**What you are asked to do**
Copy, character for character, the lines running from the one with "# ---- The fired" to the one with "in imported if", ends included. Leave out every other line.

__________________________________________________

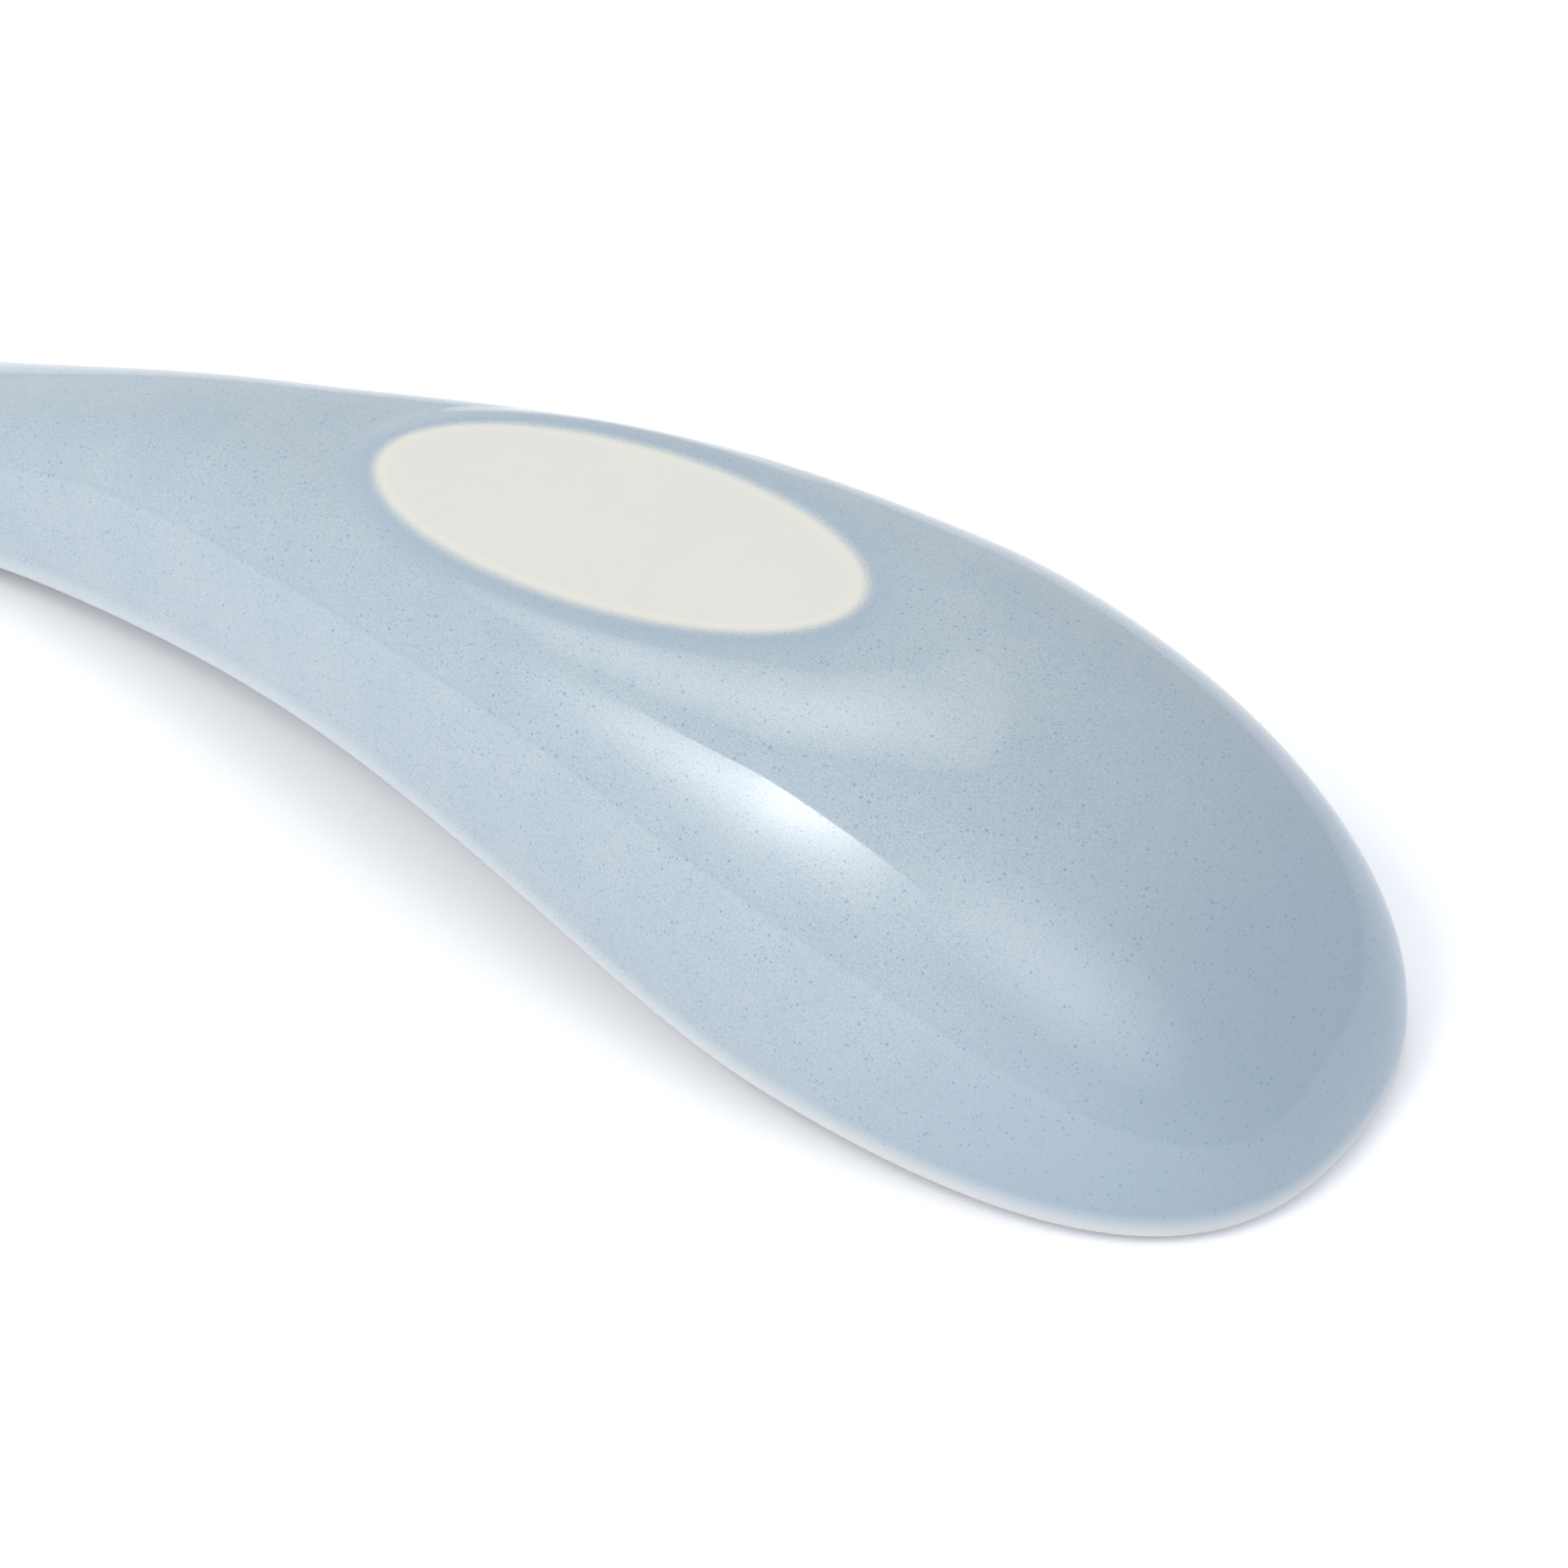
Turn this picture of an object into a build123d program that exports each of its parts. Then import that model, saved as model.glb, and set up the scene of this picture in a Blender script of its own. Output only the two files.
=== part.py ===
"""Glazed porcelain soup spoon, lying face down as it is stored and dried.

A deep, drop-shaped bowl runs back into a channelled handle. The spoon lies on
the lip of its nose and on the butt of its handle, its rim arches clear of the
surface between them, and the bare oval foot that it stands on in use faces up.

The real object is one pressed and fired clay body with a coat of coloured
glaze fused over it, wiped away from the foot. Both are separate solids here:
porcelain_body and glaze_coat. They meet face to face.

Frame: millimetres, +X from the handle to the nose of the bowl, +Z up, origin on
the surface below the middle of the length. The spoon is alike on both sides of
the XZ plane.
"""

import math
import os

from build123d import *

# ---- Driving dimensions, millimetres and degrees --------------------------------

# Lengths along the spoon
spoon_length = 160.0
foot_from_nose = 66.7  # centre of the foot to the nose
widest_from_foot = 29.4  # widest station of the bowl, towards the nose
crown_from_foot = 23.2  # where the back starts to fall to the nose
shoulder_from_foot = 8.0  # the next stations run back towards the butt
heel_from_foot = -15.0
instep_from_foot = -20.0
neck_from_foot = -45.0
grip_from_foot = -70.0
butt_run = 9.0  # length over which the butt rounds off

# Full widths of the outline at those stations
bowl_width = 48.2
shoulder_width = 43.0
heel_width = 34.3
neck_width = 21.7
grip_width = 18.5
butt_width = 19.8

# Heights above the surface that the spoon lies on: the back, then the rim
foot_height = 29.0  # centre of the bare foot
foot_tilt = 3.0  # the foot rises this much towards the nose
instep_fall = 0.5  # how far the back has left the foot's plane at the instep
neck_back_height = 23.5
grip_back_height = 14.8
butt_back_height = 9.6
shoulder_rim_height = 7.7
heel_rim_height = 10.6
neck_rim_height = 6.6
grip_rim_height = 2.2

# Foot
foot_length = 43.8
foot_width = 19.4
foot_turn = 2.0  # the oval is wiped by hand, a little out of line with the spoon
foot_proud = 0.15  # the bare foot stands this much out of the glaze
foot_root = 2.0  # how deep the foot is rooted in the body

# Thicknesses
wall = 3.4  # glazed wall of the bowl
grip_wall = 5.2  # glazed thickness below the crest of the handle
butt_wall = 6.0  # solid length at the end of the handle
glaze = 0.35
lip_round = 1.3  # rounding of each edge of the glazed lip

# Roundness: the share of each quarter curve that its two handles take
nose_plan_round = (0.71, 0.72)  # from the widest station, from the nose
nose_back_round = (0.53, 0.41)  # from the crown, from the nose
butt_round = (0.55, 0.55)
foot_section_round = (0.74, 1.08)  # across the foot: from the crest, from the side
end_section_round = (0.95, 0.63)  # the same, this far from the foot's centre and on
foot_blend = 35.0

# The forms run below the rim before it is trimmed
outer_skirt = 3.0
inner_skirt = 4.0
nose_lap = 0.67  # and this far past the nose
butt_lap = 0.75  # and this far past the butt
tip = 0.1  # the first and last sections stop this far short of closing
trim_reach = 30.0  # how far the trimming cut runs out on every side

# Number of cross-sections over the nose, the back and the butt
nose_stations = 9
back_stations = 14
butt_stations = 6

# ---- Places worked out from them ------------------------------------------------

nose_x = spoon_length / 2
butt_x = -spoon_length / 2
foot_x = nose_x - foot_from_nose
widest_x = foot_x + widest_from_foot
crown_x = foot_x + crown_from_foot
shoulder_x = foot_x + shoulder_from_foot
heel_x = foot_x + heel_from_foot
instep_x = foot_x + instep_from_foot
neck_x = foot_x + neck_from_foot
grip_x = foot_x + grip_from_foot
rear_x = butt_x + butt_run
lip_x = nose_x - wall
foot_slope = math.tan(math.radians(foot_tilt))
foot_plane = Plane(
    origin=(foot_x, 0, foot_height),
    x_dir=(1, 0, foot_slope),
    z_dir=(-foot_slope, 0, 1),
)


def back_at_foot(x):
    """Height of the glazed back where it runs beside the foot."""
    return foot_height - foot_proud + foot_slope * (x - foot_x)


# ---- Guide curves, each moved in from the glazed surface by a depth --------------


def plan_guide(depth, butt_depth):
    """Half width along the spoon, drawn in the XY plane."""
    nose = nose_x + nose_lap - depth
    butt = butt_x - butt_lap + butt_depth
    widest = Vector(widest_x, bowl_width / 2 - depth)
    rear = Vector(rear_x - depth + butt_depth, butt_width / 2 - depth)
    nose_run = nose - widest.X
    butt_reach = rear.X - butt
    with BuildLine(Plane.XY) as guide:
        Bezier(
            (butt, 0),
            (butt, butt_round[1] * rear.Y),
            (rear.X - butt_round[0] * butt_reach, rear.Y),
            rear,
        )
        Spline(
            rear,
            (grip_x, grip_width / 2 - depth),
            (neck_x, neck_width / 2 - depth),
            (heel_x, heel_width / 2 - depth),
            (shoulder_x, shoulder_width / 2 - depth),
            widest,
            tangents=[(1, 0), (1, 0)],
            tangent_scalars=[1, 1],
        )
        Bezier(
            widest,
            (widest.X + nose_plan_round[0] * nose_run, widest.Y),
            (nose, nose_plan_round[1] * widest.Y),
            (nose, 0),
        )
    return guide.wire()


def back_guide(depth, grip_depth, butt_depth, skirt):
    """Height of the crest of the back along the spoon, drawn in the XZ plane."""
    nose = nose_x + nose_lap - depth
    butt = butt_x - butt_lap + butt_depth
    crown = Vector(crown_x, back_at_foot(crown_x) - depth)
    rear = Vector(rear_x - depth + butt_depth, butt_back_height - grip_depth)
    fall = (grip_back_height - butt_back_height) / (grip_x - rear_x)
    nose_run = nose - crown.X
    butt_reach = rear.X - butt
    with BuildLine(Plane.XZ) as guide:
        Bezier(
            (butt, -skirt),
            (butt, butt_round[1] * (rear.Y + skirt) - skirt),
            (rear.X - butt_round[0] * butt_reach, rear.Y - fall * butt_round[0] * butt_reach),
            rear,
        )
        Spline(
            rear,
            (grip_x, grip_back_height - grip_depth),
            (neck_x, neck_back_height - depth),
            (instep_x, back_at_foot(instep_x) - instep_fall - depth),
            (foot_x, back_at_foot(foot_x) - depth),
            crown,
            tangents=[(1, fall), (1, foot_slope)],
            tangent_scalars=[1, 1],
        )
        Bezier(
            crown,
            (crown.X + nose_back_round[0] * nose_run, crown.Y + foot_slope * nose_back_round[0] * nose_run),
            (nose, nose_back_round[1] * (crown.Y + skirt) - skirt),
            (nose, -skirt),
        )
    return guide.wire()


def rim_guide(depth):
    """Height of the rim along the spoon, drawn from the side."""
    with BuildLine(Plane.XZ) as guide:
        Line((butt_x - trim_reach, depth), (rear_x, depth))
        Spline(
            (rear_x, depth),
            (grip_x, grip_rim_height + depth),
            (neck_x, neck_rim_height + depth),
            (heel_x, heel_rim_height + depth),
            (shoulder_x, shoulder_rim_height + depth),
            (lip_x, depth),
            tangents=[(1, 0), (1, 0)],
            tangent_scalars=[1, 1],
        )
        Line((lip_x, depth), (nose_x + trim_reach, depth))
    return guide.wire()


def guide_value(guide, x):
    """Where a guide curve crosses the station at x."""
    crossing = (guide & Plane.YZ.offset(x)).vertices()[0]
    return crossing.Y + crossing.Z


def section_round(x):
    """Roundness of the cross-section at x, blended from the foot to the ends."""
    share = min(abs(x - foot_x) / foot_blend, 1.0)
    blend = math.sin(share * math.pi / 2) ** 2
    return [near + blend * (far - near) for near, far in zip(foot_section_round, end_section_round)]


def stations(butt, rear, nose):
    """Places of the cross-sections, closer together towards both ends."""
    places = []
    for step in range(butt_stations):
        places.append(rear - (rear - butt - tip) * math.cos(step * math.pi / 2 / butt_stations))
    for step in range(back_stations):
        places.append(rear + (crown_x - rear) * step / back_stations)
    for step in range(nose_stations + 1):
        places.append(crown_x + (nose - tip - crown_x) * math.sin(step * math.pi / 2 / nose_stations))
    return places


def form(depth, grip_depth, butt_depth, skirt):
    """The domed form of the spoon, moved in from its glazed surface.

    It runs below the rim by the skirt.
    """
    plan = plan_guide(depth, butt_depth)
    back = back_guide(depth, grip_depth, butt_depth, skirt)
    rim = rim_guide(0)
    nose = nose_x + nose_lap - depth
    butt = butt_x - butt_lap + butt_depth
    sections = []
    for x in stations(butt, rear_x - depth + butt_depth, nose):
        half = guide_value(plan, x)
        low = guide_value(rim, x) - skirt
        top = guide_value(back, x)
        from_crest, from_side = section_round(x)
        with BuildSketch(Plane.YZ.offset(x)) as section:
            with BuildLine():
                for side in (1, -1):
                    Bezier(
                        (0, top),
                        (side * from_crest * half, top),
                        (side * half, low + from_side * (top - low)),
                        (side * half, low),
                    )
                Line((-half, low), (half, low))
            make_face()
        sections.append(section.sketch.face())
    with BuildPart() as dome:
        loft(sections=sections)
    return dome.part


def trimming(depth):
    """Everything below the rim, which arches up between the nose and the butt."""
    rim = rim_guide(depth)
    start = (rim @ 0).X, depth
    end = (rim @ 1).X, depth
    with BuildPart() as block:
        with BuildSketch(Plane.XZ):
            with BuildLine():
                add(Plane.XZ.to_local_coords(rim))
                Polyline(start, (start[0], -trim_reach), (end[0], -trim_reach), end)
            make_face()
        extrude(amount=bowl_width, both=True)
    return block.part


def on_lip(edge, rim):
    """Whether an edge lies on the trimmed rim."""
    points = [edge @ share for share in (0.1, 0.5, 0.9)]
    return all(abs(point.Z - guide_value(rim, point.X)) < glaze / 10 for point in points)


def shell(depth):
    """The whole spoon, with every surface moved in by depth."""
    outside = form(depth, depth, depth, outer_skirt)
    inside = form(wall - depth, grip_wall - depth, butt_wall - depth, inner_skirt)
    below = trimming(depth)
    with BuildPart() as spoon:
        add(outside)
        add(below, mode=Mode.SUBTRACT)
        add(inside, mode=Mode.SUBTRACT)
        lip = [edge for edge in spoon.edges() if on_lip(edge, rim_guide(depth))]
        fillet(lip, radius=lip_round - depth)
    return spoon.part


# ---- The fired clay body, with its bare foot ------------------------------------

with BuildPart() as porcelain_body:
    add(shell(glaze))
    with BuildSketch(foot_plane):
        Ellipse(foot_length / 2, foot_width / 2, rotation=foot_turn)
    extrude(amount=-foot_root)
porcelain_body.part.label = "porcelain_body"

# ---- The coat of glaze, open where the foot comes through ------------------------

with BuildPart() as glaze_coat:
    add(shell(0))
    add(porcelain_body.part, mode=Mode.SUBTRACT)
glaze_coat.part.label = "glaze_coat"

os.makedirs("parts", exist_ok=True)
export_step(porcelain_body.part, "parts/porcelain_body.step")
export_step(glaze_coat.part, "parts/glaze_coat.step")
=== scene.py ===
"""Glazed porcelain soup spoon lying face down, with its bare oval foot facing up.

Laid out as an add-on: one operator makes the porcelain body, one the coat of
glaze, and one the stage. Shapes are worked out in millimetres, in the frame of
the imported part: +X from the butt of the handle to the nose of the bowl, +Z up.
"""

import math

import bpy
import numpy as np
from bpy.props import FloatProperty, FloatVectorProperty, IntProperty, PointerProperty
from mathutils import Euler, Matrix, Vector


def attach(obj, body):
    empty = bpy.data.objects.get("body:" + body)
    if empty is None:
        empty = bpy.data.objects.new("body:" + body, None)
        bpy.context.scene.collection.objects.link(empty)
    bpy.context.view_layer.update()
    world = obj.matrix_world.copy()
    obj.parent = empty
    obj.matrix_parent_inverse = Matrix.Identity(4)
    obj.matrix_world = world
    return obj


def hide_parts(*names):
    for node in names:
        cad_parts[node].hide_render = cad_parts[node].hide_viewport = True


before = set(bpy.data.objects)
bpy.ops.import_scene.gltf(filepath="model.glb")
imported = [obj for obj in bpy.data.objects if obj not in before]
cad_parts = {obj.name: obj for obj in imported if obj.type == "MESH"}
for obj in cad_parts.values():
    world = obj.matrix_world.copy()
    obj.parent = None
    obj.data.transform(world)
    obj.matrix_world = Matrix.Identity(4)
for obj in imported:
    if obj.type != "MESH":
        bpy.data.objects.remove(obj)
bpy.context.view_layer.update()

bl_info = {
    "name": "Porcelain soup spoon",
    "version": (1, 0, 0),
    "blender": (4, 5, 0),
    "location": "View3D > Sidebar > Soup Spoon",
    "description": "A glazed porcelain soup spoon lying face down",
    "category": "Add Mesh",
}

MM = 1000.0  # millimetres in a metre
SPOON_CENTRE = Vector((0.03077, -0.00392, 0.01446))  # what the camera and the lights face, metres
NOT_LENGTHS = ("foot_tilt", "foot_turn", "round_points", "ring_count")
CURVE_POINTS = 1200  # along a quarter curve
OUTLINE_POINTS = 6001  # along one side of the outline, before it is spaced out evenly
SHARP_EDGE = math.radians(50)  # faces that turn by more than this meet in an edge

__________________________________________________

**Answer to the task**
# ---- The fired clay body, with its bare foot ------------------------------------

with BuildPart() as porcelain_body:
    add(shell(glaze))
    with BuildSketch(foot_plane):
        Ellipse(foot_length / 2, foot_width / 2, rotation=foot_turn)
    extrude(amount=-foot_root)
porcelain_body.part.label = "porcelain_body"

# ---- The coat of glaze, open where the foot comes through ------------------------

with BuildPart() as glaze_coat:
    add(shell(0))
    add(porcelain_body.part, mode=Mode.SUBTRACT)
glaze_coat.part.label = "glaze_coat"

os.makedirs("parts", exist_ok=True)
export_step(porcelain_body.part, "parts/porcelain_body.step")
export_step(glaze_coat.part, "parts/glaze_coat.step")
=== scene.py ===
"""Glazed porcelain soup spoon lying face down, with its bare oval foot facing up.

Laid out as an add-on: one operator makes the porcelain body, one the coat of
glaze, and one the stage. Shapes are worked out in millimetres, in the frame of
the imported part: +X from the butt of the handle to the nose of the bowl, +Z up.
"""

import math

import bpy
import numpy as np
from bpy.props import FloatProperty, FloatVectorProperty, IntProperty, PointerProperty
from mathutils import Euler, Matrix, Vector


def attach(obj, body):
    empty = bpy.data.objects.get("body:" + body)
    if empty is None:
        empty = bpy.data.objects.new("body:" + body, None)
        bpy.context.scene.collection.objects.link(empty)
    bpy.context.view_layer.update()
    world = obj.matrix_world.copy()
    obj.parent = empty
    obj.matrix_parent_inverse = Matrix.Identity(4)
    obj.matrix_world = world
    return obj


def hide_parts(*names):
    for node in names:
        cad_parts[node].hide_render = cad_parts[node].hide_viewport = True


before = set(bpy.data.objects)
bpy.ops.import_scene.gltf(filepath="model.glb")
imported = [obj for obj in bpy.data.objects if obj not in before]
cad_parts = {obj.name: obj for obj in imported if obj.type == "MESH"}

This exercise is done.